%%

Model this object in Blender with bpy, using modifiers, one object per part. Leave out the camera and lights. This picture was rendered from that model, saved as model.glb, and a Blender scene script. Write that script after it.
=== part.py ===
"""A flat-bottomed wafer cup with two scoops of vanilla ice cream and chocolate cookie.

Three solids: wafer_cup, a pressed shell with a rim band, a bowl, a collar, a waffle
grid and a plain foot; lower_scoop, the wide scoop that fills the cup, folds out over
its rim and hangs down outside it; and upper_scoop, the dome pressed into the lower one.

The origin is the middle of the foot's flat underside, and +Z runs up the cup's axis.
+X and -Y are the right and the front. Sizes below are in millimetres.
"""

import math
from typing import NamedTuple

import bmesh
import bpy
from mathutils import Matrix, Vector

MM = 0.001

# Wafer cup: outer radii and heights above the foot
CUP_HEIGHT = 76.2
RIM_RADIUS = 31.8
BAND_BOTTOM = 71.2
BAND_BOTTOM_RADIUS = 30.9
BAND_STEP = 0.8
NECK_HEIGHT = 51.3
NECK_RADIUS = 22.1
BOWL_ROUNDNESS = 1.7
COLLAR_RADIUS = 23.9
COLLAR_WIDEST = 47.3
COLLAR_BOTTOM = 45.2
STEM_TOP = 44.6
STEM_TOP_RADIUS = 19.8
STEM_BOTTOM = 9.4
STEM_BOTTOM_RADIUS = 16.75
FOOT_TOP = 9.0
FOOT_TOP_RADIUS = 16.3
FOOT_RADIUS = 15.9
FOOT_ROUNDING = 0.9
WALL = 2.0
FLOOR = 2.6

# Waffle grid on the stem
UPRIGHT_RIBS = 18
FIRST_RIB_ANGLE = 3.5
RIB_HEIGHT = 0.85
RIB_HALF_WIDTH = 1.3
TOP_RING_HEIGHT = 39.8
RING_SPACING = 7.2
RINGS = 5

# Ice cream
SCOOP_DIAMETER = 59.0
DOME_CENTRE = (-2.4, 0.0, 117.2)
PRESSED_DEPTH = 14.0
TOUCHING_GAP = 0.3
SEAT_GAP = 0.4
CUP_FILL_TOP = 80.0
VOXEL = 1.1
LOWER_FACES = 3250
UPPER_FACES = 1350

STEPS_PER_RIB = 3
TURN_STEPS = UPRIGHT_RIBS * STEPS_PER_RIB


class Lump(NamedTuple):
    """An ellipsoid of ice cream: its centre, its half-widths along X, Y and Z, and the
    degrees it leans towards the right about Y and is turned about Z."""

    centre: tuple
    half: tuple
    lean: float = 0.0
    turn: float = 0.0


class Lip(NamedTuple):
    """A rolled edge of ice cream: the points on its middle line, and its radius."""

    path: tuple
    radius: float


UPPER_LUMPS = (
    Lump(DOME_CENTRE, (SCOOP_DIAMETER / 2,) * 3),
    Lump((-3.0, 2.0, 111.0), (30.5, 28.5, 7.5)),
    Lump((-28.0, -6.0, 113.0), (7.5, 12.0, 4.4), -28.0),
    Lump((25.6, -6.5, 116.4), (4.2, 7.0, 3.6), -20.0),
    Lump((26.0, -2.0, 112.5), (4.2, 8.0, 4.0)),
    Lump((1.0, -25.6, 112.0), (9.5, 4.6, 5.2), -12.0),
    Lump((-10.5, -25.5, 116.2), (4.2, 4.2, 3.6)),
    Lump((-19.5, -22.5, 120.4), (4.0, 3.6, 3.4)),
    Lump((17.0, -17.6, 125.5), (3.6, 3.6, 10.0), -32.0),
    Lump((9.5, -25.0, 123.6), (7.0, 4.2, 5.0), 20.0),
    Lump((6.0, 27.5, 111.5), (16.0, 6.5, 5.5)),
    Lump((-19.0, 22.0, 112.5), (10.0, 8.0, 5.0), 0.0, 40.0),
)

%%

*PROBLEM DETAILS*
Repeat the material from above exactly, word for word.

*ANSWER TO THE TASK*
Model this object in Blender with bpy, using modifiers, one object per part. Leave out the camera and lights. This picture was rendered from that model, saved as model.glb, and a Blender scene script. Write that script after it.
=== part.py ===
"""A flat-bottomed wafer cup with two scoops of vanilla ice cream and chocolate cookie.

Three solids: wafer_cup, a pressed shell with a rim band, a bowl, a collar, a waffle
grid and a plain foot; lower_scoop, the wide scoop that fills the cup, folds out over
its rim and hangs down outside it; and upper_scoop, the dome pressed into the lower one.

The origin is the middle of the foot's flat underside, and +Z runs up the cup's axis.
+X and -Y are the right and the front. Sizes below are in millimetres.
"""

import math
from typing import NamedTuple

import bmesh
import bpy
from mathutils import Matrix, Vector

MM = 0.001

# Wafer cup: outer radii and heights above the foot
CUP_HEIGHT = 76.2
RIM_RADIUS = 31.8
BAND_BOTTOM = 71.2
BAND_BOTTOM_RADIUS = 30.9
BAND_STEP = 0.8
NECK_HEIGHT = 51.3
NECK_RADIUS = 22.1
BOWL_ROUNDNESS = 1.7
COLLAR_RADIUS = 23.9
COLLAR_WIDEST = 47.3
COLLAR_BOTTOM = 45.2
STEM_TOP = 44.6
STEM_TOP_RADIUS = 19.8
STEM_BOTTOM = 9.4
STEM_BOTTOM_RADIUS = 16.75
FOOT_TOP = 9.0
FOOT_TOP_RADIUS = 16.3
FOOT_RADIUS = 15.9
FOOT_ROUNDING = 0.9
WALL = 2.0
FLOOR = 2.6

# Waffle grid on the stem
UPRIGHT_RIBS = 18
FIRST_RIB_ANGLE = 3.5
RIB_HEIGHT = 0.85
RIB_HALF_WIDTH = 1.3
TOP_RING_HEIGHT = 39.8
RING_SPACING = 7.2
RINGS = 5

# Ice cream
SCOOP_DIAMETER = 59.0
DOME_CENTRE = (-2.4, 0.0, 117.2)
PRESSED_DEPTH = 14.0
TOUCHING_GAP = 0.3
SEAT_GAP = 0.4
CUP_FILL_TOP = 80.0
VOXEL = 1.1
LOWER_FACES = 3250
UPPER_FACES = 1350

STEPS_PER_RIB = 3
TURN_STEPS = UPRIGHT_RIBS * STEPS_PER_RIB


class Lump(NamedTuple):
    """An ellipsoid of ice cream: its centre, its half-widths along X, Y and Z, and the
    degrees it leans towards the right about Y and is turned about Z."""

    centre: tuple
    half: tuple
    lean: float = 0.0
    turn: float = 0.0


class Lip(NamedTuple):
    """A rolled edge of ice cream: the points on its middle line, and its radius."""

    path: tuple
    radius: float


UPPER_LUMPS = (
    Lump(DOME_CENTRE, (SCOOP_DIAMETER / 2,) * 3),
    Lump((-3.0, 2.0, 111.0), (30.5, 28.5, 7.5)),
    Lump((-28.0, -6.0, 113.0), (7.5, 12.0, 4.4), -28.0),
    Lump((25.6, -6.5, 116.4), (4.2, 7.0, 3.6), -20.0),
    Lump((26.0, -2.0, 112.5), (4.2, 8.0, 4.0)),
    Lump((1.0, -25.6, 112.0), (9.5, 4.6, 5.2), -12.0),
    Lump((-10.5, -25.5, 116.2), (4.2, 4.2, 3.6)),
    Lump((-19.5, -22.5, 120.4), (4.0, 3.6, 3.4)),
    Lump((17.0, -17.6, 125.5), (3.6, 3.6, 10.0), -32.0),
    Lump((9.5, -25.0, 123.6), (7.0, 4.2, 5.0), 20.0),
    Lump((6.0, 27.5, 111.5), (16.0, 6.5, 5.5)),
    Lump((-19.0, 22.0, 112.5), (10.0, 8.0, 5.0), 0.0, 40.0),
)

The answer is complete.